Take your elderly dog to a veterinarian to check for an underlying medical condition causing the inappropriate elimination. The main cause of inappropriate elimination is a urinary tract infection, especially common in female dogs, according to Vetinfo. Other medical causes include bladder stones, diabetes, kidney disease, liver disease or Cushing's disease. An elderly 12-year-old dog may also suffer from age-related incontinence or bladder leakage. Treating any medical conditions should eliminate this behavior.

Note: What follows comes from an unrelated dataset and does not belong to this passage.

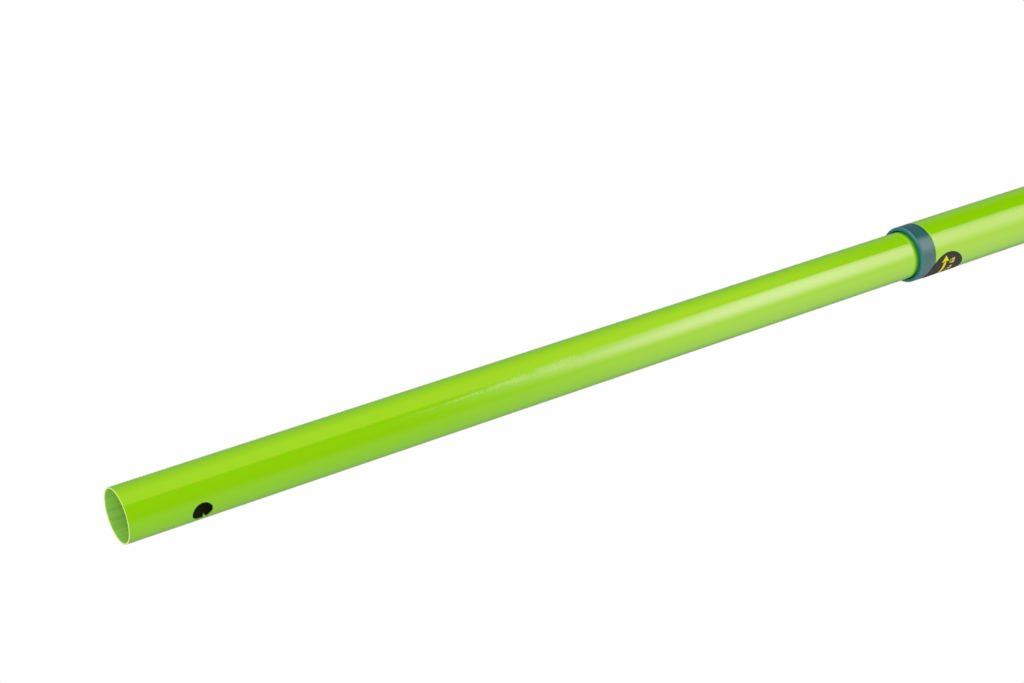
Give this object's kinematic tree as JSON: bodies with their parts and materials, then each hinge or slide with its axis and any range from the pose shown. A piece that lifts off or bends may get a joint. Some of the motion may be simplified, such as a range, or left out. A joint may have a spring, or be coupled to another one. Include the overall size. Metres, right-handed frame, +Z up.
{
  "type": "telescopic pole",
  "caption": "Two-stage telescopic pole for a hand-held traffic paddle: thin tube with an open socket slides in a thick tube and locks with an internal eccentric cam.",
  "frame": {"origin": "bottom centre of the end cap, on the pole's axis", "axes": "+Z up along the pole towards the open mouth, -Y is the side that faces the viewer, +X to its right"},
  "size_m": [0.0324, 0.0324, 1.121],
  "materials": {
    "outer_tube": "gloss enamel",
    "inner_tube": "gloss enamel",
    "guide_collar": "satin moulded",
    "lock_label": "printed film",
    "hand_grip": "soft matte",
    "end_cap": "satin moulded",
    "cap_screw": "zinc plated",
    "lock_plug": "moulded nylon",
    "plug_pins": "ground",
    "guide_ring": "natural acetal",
    "cam_ring": "natural nylon",
    "lock_washer": "zinc plated",
    "lock_screw": "zinc plated"
  },
  "bodies": {
    "handle": {"outer_tube": "outer_tube", "guide_collar": "guide_collar", "lock_label": "lock_label", "hand_grip": "hand_grip", "end_cap": "end_cap", "cap_screw": "cap_screw"},
    "slider": {"guide_ring": "guide_ring"},
    "draw_tube": {"inner_tube": "inner_tube", "lock_plug": "lock_plug", "plug_pins": "plug_pins", "lock_washer": "lock_washer", "lock_screw": "lock_screw"},
    "cam": {"cam_ring": "cam_ring"}
  },
  "joints": [
    {"name": "extension", "type": "slide", "parent": "handle", "child": "slider", "axis": [0, 0, 1], "range_m": [-0.326, 0.249]},
    {"name": "twist_lock", "type": "hinge", "parent": "slider", "child": "draw_tube", "pos_m": [0, 0, 0.421], "axis": [0, 0, -1], "range_deg": [0, 90]},
    {"name": "cam_ride", "type": "hinge", "parent": "draw_tube", "child": "cam", "pos_m": [0.0005, 0, 0.4035], "axis": [0, 0, -1], "range_deg": [-90, 0]}
  ],
  "couplings": [
    {"joint": "cam_ride", "follows": "twist_lock", "ratio": -1}
  ]
}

Clean the urine spots on your couch with a biological odor neutralizer such as an enzyme-based cleaner. Absorb as much of the fresh urine as you can by pressing down on the spot with paper towels. Then wet the spot with water to rinse away the urine; press down again with paper towels to absorb the liquid. For older, dry spots, wet them first with water, then sop up any urine residue remaining. Spray the spots with the cleaner and allow them to dry overnight. If the odor of the urine remains, reapply the cleaner and allow it to air-dry. This prevents your dog from being drawn back to the area to re-mark it.

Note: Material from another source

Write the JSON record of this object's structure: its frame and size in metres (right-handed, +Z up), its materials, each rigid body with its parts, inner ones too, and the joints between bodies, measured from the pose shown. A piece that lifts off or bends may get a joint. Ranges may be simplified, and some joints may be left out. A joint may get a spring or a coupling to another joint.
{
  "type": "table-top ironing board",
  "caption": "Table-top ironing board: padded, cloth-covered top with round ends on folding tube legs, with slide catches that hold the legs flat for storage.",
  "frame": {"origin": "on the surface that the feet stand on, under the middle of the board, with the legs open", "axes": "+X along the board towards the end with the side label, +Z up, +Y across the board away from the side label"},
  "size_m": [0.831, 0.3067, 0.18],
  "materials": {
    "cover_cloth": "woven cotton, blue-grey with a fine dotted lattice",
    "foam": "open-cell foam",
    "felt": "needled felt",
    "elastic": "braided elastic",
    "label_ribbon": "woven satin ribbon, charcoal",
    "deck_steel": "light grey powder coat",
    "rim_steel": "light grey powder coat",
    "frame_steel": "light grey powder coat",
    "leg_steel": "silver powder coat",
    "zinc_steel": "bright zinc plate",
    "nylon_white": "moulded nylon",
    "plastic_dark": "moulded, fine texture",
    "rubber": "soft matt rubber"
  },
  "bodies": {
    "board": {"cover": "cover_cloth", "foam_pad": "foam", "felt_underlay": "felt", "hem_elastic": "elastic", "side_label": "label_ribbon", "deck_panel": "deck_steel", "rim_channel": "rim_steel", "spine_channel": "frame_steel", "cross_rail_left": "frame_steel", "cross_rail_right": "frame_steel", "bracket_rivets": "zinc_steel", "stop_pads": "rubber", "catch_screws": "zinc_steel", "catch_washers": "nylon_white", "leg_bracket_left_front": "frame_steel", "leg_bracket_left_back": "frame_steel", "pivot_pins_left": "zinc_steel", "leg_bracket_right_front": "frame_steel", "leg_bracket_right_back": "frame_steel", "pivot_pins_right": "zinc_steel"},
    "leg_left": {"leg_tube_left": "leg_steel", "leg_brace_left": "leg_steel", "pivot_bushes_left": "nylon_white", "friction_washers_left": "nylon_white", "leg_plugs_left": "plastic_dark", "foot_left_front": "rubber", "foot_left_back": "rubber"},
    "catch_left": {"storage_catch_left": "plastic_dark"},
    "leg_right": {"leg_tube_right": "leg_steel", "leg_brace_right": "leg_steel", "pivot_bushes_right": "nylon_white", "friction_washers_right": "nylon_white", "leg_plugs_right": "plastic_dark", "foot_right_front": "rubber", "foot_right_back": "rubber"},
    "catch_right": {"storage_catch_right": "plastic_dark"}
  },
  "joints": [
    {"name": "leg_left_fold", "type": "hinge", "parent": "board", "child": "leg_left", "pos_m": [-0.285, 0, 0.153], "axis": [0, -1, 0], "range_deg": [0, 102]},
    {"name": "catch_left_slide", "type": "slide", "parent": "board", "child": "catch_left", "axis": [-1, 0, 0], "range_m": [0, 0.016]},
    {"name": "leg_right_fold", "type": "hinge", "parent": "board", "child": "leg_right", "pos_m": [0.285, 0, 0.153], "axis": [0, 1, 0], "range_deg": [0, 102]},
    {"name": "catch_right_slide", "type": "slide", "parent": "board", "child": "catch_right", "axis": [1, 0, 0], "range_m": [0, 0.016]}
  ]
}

Cover the couch with double-sided tape, aluminum foil or an upside-down plastic carpet runner to make the surface unpleasant for your dog to urinate on.
Arrange to have a dog-walker come to your home while you're at work to walk your dog. You need to take your dog outside to eliminate at least four times a day, according to the American Society for the Prevention of Cruelty to Animals, and sometimes more frequently for elderly dogs. If your dog can eliminate outside, it won't eliminate in your home. You can also install a dog door with access to a secure, fenced-in yard for your dog to use during the day so it can urinate outside as needed.

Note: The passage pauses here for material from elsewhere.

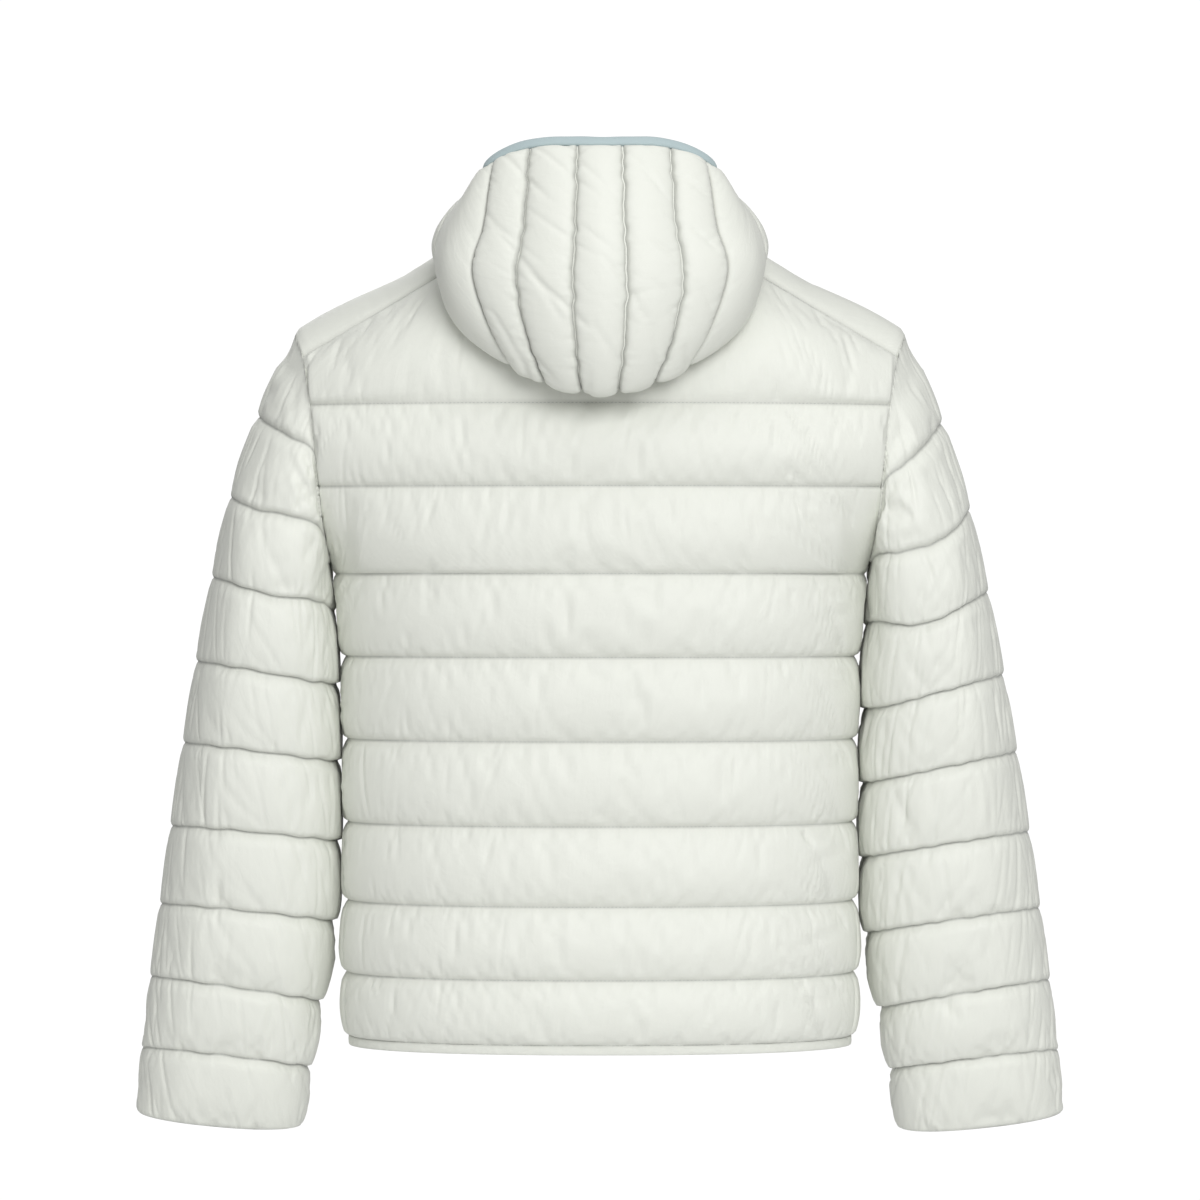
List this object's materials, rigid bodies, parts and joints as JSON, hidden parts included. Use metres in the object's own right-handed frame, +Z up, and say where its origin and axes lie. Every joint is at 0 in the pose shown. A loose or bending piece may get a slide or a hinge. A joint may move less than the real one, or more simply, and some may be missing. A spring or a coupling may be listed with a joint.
{
  "type": "hooded puffer jacket",
  "caption": "Pale grey quilted puffer jacket, filled out as worn, hood down behind the neck, zip closed, sleeves hanging at the sides.",
  "frame": {"origin": "middle of the neck base, level with where the shoulders meet the neck, where the wearer holds the jacket up", "axes": "+Z up, -Y towards the front of the jacket, +X towards the wearer's left"},
  "size_m": [0.8018, 0.313, 0.8421],
  "materials": {
    "shell": "pale grey-white nylon, fine plain weave, soft sheen",
    "elastic": "blue-grey knitted elastic binding",
    "zip_tape": "woven zip tape, pale grey",
    "zip_metal": "satin grey"
  },
  "bodies": {
    "jacket": {"back_panel": "shell", "front_left": "shell", "front_right": "shell", "sleeve_left": "shell", "sleeve_right": "shell", "hood_centre": "shell", "hood_side_left": "shell", "hood_side_right": "shell", "hood_binding": "elastic", "zip_tape_left": "zip_tape", "zip_tape_right": "zip_tape", "zip_slider": "zip_metal"},
    "pull": {"zip_pull": "zip_metal"}
  },
  "joints": [
    {"name": "pull_swing", "type": "hinge", "parent": "jacket", "child": "pull", "pos_m": [0, -0.09277, -0.014], "axis": [-1, 0, 0], "range_deg": [0, 165]}
  ]
}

Reduce your dog's stress. An elderly dog doesn't handle stress well. If a new person has moved into your home, you've added a new pet or your schedule has changed, your dog may feel stressed. Plug in a dog pheromone diffuser to promote a calm environment and provide positive reinforcement in the form of a treat whenever your dog is in the presence of the new person or pet.
Confine your dog to a small room or crate while you're not home. Provide it with toys, a comfortable bed, soft music and a treat ball (a toy that dispenses the treats inside when rolled) to occupy it when you leave. Many older dogs develop separation anxiety when their owners are away. A comfortable environment with a stimulating activity, such as the treat ball, occupies the dog, reducing its anxiety.